§ Goal
Every line below should be repeated exactly.
::: Supplied information
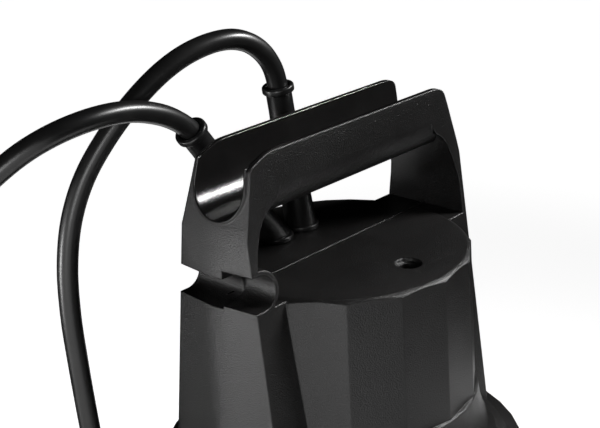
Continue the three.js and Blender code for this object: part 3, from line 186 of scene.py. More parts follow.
def rounded(corners, radius, steps=3, most=0.45):
    # softens the inner corners of an open profile, by no more than a share of the sides that meet there
    result = [Vector(corners[0])]
    for before, corner, after in zip(corners, corners[1:], corners[2:]):
        before, corner, after = Vector(before), Vector(corner), Vector(after)
        reach = min(radius, (before - corner).length * most, (after - corner).length * most)
        start = corner + (before - corner).normalized() * reach
        end = corner + (after - corner).normalized() * reach
        for i in range(steps + 1):
            t = i / steps
            result.append(start.lerp(corner, t).lerp(corner.lerp(end, t), t))
    result.append(Vector(corners[-1]))
    return [tuple(p) for p in result]


def between(p, q, start, end, t):
    return p * ((end - t) / (end - start)) + q * ((t - start) / (end - start))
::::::
§ Final result
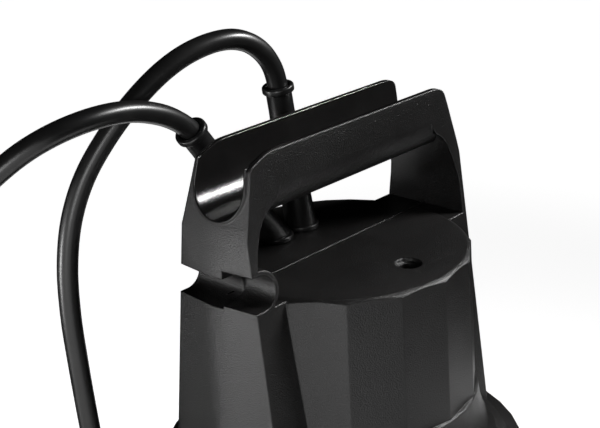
Continue the three.js and Blender code for this object: part 3, from line 186 of scene.py. More parts follow.
def rounded(corners, radius, steps=3, most=0.45):
    # softens the inner corners of an open profile, by no more than a share of the sides that meet there
    result = [Vector(corners[0])]
    for before, corner, after in zip(corners, corners[1:], corners[2:]):
        before, corner, after = Vector(before), Vector(corner), Vector(after)
        reach = min(radius, (before - corner).length * most, (after - corner).length * most)
        start = corner + (before - corner).normalized() * reach
        end = corner + (after - corner).normalized() * reach
        for i in range(steps + 1):
            t = i / steps
            result.append(start.lerp(corner, t).lerp(corner.lerp(end, t), t))
    result.append(Vector(corners[-1]))
    return [tuple(p) for p in result]


def between(p, q, start, end, t):
    return p * ((end - t) / (end - start)) + q * ((t - start) / (end - start))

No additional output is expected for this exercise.